Ben preguntó qué clase de puerta era.

—D-d-de caoba me pa-parece.

—¡No me digáis que alguien tiró a la basura una puerta de caoba! —exclamó Ben, sorprendido, aunque no demasiado.

—La gente es capaz de tirar cualquier cosa —aseguró Mike—. Cada vez que voy a ese vertedero me dan ganas de morirme. De veras.

—Sí —concordó Ben—. Muchas de esas cosas podrían arreglarse con facilidad. Y como dice mi madre, en la China y en Sudamérica hay gente que no tiene nada.

—Aquí mismo, en Maine, hay gente que no tiene nada, bonito —dijo Richie, ceñudo.

—¿Q-q-qué es e-e-esto? —preguntó Bill, reparando en el álbum.

Mike se lo explicó, prometiendo mostrarles la foto del payaso cuando Stan y Beverly volvieran con las bisagras.

Bill y Richie intercambiaron una mirada.

—¿Qué pasa? —preguntó Mike—. ¿Es por lo que pasó en la habitación de tu hermano, Bill?

—S-s-sí —murmuró el otro y guardó silencio.

Se turnaron para trabajar en el agujero hasta que Stan y Beverly volvieron con sendas bolsas de papel llenas de bisagras. Mientras Mike hablaba, Ben, con las piernas cruzadas al estilo sastre, preparó unas ventanas sin vidrios que podían abrirse y cerrarse, en dos de las tablas largas. Tal vez sólo Bill prestó atención a la fácil celeridad con que movía los dedos; eran hábiles y sabían lo que hacían, como dedos de cirujano. Bill los admiró.

—Dice mi padre que algunas de estas ilustraciones tienen más de cien años —comentó Mike, con el álbum en el regazo—. Él las compra en esas subastas que la gente hace en los patios o en tiendas de segunda mano. A veces las compra o las intercambia con otros coleccionistas. Hay estereocopios: se ponen dos imágenes iguales en una tarjeta larga; después, si uno las mira con una cosa que parece un alargavista, ve una sola imagen, pero en tres dimensiones. Como Museo de cera o El monstruo de la laguna negra.

—¿Y para qué quiere todo eso? —preguntó Beverly. Llevaba puestos unos vaqueros comunes, pero les había hecho algo divertido a la altura de los bajos, con una tela de color intenso en los últimos veinte centímetros cómo si fuesen los pantalones de un marinero caprichoso.

—Sí —dijo Eddie—. En general, Derry es bastante aburrida.
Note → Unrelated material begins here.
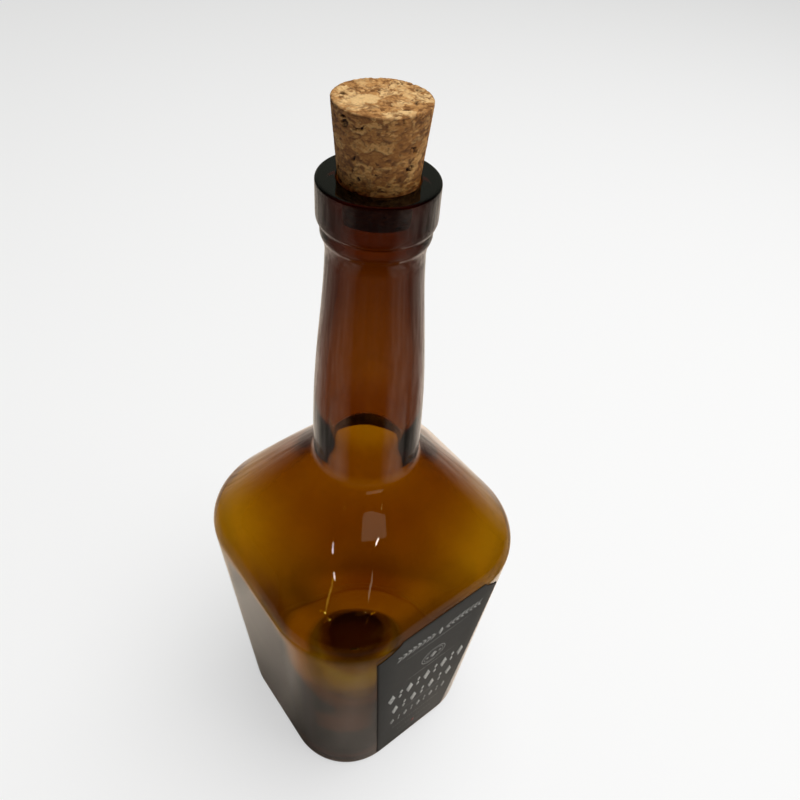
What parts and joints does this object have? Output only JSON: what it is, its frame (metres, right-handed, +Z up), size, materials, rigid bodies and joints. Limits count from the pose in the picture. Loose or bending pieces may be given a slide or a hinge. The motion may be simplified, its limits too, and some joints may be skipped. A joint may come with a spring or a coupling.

—Bueno, no sé, pero creo que es porque mi padre no nació aquí —dijo Mike, algo tímido—. Es como…, no sé, como si todo fuese nuevo para él. O como cuando uno llega al cine en medio de la película, ¿entendéis?

—Cla-claro —dijo Bill—. Uno q-q-quiere ver el pri-el principio.

—Eso. En Derry hay mucha historia. A mí me gusta. Y creo que una parte tiene que ver con ése… ése… con Eso, si se le puede llamar así.

Miró a Bill, que asintió, pensativo.

—Después de desfilar, el 4 de julio, estuve mirando el álbum porque estaba seguro de haber visto antes a ese payaso. Bien seguro. Y mirad.

Abrió el libro, lo hojeó y lo entregó a Ben, que estaba sentado a su derecha.

—¡N-n-no toquéis las pá-las páginas! —dijo Bill.

Había tanta ansiedad en su voz que todos dieron un respingo. Tenía muy apretada la mano que se había cortado con el álbum de George. Richie notó que mantenía el puño cerrado en un nudo protector.

—Bill tiene razón —dijo. Y esa voz apagada, tan diferente de la habitual, los convenció—. Tened cuidado, es como dice Stan. Si nosotros lo vimos, vosotros también podríais verlo.

Sentirlo —corrigió Bill, ceñudo.

El álbum pasó de mano en mano; todos los sostenían con cautela, por los bordes, como si fuese dinamita.